Rajoub continued to work with Fatah cells in the West Bank. He was arrested for his activities during the First Intifada in December 1987, and was deported to Lebanon in January 1988. He relocated to Tunis, Tunisia, where he was an advisor on the Intifada to Fatah deputy leader Khalil al-Wazir. After Wazir's assassination by Israeli commandos, he became a close lieutenant of Arafat, and was allegedly behind a 1992 plot to assassinate Ariel Sharon.

=== 1994–2022 ===
In 1994, Rajoub was allowed to return to the West Bank following the signing of the Oslo Accords. He served as head of the Preventive Security Force until 2002, and Yasser Arafat appointed him as his national security advisor in 2003. During his tenure, he was accused of using the force to quash political dissent and harass political opponents of Arafat and the Palestinian National Authority.

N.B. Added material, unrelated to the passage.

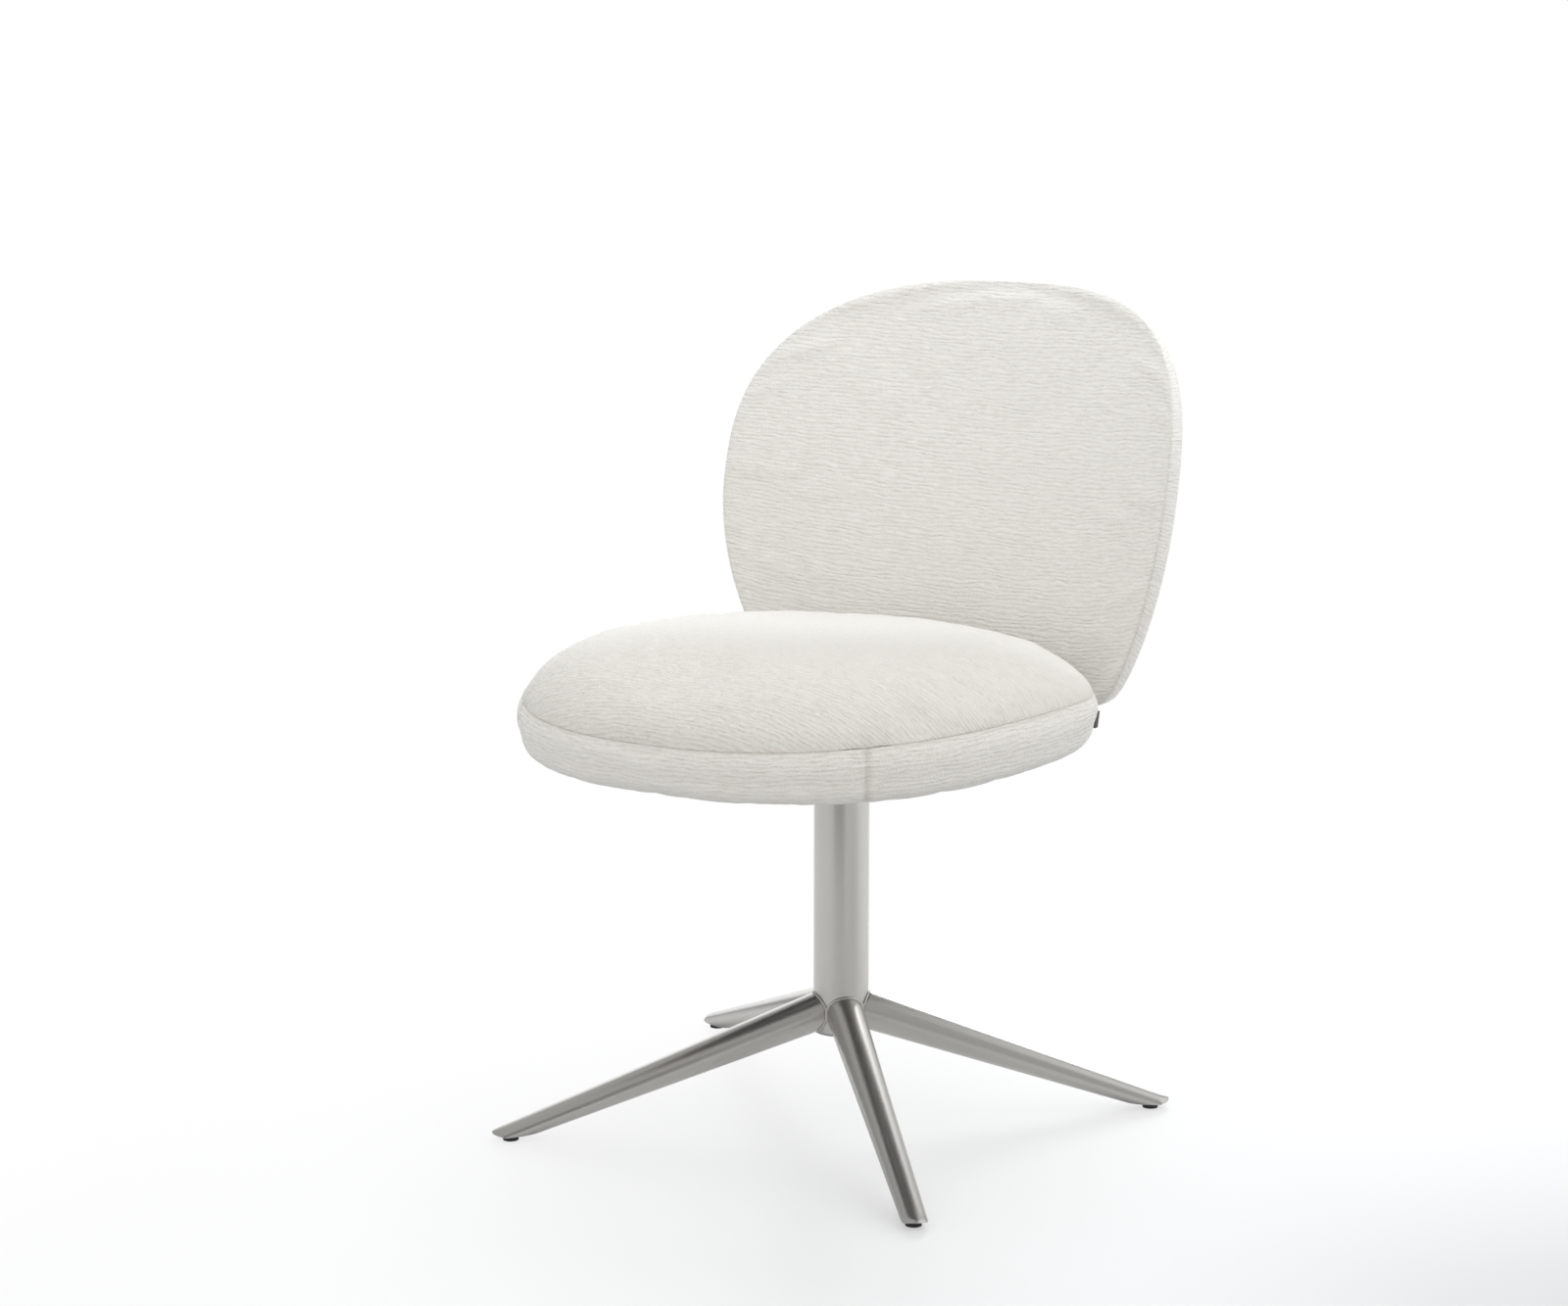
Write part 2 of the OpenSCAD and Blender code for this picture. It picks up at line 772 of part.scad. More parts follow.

Since 2008 Rajoub has been President of the Palestinian Football Association. He is also President of the Palestine Olympic Committee, Head of the PLO Supreme Council for Sport and Youth Affairs and Chairman of the Palestinian Scout Association. He was awarded the Mohammed Bin Rashid Al Maktoum Creative Sports Award for sports administrative creativity in 2013.

In 2013, Rajoub told Hezbollah-affiliated television network Al Mayadeen "until now we have not had nuclear weapons", he declared, "but in the name of Allah, if we had nuclear weapons, we'd be using them."

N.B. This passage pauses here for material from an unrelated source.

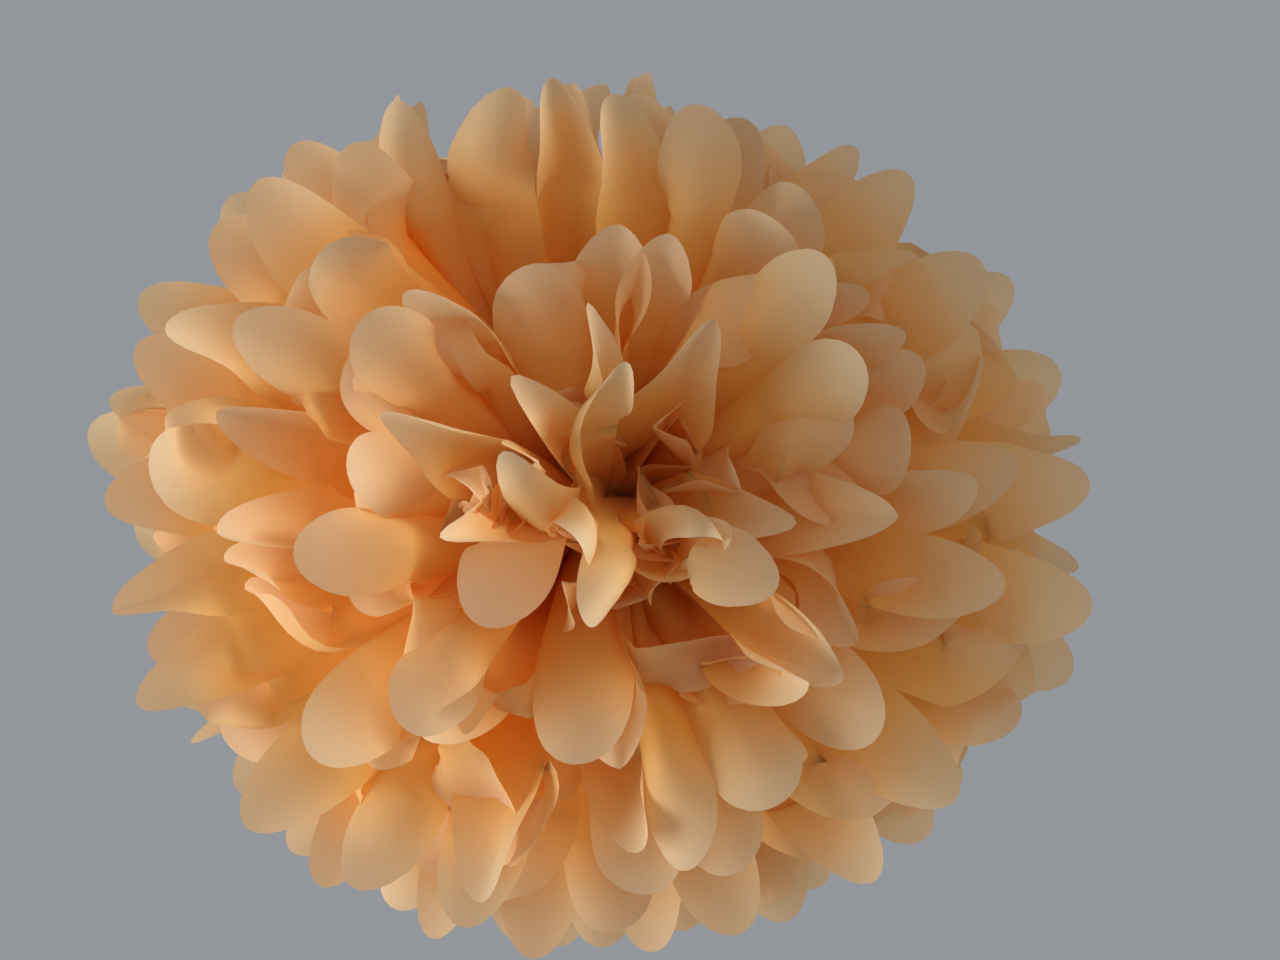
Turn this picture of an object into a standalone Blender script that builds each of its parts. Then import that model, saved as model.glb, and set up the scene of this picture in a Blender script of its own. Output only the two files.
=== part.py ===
"""A tissue paper pom pom, modelled the way it is made.

Ten sheets of tissue are pleated together, tied round the middle with wire and cut round at both ends.
Each sheet is then opened out and leaned over: five down and five up, so that the ends make a ball.
+X runs along the pleats of the folded stack, +Z is up, and the origin is where the hanging line
bears in the wire's eye. Sizes are in metres.
"""

import math

import bmesh
import bpy
from mathutils import Vector

# Colours as seen in daylight
PEACH = (0.80, 0.40, 0.16)
STEEL = (0.62, 0.62, 0.60)

# Points nearer than this are one point
SAME_PLACE = 0.00001

# The paper, cut and pleated flat
SHEETS_A_SIDE = 5
SHEET_LENGTH = 0.508
SHEET_WIDTH = 0.762
PLEATS = 16
PAPER = 0.00004
TIP_DEPTH = 0.056
TIP_ROUNDNESS = 2.4
TIP_STEPS = (0.44, 0.78, 0.95, 1.0)

# The neck, where the wire gathers every sheet
NECK_WIDTH = 0.010
NECK_LENGTH = 0.006
NECK_GAP = 0.0005

# How the sheets open
FAN = math.radians(182)
POLE_LEAN = math.radians(80)
EQUATOR_LEAN = math.radians(8)
DROOP = math.radians(12)
BULGE = math.radians(24)
SHARPEST_FOLD = math.radians(11)
PLEAT_OPENING = 0.026
# An inner fold stands no steeper than this near the neck, and plumb at most at its sheet's end.
STEEPEST_FOLD = math.radians(76)
# Tissue that crumples up beside the neck where a fold turns right away from the stack's direction
CRUMPLED = 0.045
CRUMPLE_LENGTH = 0.100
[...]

In November 2015, Rajoub named a table tennis tournament in honor of Muhannad Halabi, who had stabbed and killed two Israeli civilians in Jerusalem a month prior. A poster advertising the tournament featured two images of Halabi, and stated: "patronage of the leader Jibril Rajoub, head of the Palestine Olympic Committee." He also attended a boxing match named in honor of Ali Hassan Salameh, a planner of Black September, which killed 11 Israeli Olympians during the 1972 Summer Olympics in Munich.

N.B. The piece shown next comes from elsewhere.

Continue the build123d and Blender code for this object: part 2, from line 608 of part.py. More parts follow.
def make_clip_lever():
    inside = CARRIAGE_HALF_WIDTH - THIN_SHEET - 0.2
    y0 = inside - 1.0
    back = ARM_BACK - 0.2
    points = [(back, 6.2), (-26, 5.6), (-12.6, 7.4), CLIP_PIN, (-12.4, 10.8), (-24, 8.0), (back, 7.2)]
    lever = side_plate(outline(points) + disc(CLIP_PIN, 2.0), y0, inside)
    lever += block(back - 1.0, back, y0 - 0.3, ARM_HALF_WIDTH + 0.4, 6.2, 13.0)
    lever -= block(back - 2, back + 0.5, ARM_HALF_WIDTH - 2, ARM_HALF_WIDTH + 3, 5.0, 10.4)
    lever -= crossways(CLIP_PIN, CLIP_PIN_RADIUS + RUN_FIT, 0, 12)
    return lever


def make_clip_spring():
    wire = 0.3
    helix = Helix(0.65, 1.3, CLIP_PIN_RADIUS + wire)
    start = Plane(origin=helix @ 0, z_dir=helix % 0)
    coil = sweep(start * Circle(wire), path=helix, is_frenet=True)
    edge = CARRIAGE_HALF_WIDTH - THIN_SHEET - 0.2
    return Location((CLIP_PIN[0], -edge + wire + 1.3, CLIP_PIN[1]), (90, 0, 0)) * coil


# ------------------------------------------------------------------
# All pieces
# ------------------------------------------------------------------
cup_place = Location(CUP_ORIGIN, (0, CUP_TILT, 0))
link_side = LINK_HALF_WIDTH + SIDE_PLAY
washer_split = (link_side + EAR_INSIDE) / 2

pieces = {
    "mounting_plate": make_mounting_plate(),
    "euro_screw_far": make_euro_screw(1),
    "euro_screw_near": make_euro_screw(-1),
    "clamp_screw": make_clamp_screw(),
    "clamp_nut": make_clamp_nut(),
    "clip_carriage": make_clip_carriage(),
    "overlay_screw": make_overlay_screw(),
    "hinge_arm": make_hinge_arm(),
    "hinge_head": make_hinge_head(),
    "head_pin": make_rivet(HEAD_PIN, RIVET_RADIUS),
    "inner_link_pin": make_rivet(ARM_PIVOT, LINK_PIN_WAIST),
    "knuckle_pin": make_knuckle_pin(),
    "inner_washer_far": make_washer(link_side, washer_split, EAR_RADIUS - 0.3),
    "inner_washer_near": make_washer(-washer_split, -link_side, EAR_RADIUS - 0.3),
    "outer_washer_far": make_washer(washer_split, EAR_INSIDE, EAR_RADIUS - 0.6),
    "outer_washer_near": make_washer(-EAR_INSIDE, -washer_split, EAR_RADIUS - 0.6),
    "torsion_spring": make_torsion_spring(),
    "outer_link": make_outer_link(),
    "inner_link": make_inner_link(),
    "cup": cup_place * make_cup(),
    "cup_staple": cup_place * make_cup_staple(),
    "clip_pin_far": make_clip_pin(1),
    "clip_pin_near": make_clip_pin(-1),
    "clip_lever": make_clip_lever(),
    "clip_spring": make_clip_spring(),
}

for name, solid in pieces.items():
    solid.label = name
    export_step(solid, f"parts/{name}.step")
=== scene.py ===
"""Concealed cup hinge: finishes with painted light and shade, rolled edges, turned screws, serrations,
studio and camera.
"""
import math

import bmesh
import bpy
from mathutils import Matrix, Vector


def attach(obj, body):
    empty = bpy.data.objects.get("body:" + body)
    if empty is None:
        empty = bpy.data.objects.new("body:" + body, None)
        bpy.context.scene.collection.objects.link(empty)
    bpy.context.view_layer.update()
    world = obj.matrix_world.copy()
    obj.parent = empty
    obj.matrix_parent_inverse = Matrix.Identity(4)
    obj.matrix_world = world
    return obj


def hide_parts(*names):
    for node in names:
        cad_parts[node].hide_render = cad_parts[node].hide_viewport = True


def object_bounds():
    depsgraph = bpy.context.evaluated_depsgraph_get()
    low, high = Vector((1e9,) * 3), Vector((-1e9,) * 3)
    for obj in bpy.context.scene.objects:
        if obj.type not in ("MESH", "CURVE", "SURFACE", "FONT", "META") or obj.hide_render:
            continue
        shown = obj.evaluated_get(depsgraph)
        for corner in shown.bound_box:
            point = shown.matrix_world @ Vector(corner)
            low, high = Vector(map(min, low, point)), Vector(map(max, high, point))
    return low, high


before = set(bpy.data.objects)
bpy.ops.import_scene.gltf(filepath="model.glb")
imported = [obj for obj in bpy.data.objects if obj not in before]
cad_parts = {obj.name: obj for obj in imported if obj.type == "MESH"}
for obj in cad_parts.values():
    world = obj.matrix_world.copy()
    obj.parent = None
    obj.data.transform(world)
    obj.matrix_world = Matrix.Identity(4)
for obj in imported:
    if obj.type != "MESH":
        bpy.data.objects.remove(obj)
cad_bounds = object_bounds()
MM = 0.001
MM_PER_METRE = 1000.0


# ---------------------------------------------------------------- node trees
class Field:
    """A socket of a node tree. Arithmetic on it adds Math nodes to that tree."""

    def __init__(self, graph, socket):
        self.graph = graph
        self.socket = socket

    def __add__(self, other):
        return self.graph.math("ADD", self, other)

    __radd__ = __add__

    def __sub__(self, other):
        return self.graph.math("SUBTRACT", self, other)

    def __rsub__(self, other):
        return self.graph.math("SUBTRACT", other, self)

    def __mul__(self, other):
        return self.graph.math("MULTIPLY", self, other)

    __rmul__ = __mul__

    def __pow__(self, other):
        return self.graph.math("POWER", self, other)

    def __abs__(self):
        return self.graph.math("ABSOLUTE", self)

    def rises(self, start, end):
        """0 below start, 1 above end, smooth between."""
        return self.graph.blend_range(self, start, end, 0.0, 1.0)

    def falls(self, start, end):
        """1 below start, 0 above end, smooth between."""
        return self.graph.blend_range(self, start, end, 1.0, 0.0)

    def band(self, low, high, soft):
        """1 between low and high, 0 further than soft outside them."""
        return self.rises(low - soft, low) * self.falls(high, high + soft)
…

In August 2018 Rajoub was fined CHF 20,000 (US$20,333) and banned by the Fédération Internationale de Football Association (FIFA) from FIFA matches for a year for "inciting hatred and violence" by urging fans to burn Lionel Messi shirts and pictures because Argentina was due to play a friendly match against Israel. ("breaching article 53 (Inciting hatred and violence) of the FIFA Disciplinary Code"). In July 2019, his appeal on the ban was dismissed by the International Court of Arbitration for Sport.

===2023–present===
Between May and June 2024, amid the Gaza war, Rajoub, as the head of both the Palestinian Football Association and the Palestine Olympic Committee, called on FIFA and the International Olympic Committee (IOC) to ban Israel from their competitions, citing the effects of Israeli attacks to Palestinian sports as well as "violations committed by some Israeli athletes and official Israeli sports institutions". Israel took part in the 2024 Summer Olympics as usual. On 13 August 2024, upon his return from the Olympics, the Israel Defense Forces (IDF) briefly detained Rajoub, confiscating his passport and summoning him for interrogation for the next day. Rajoub stated that he would not comply with the order, as it was issued by "an occupation authority".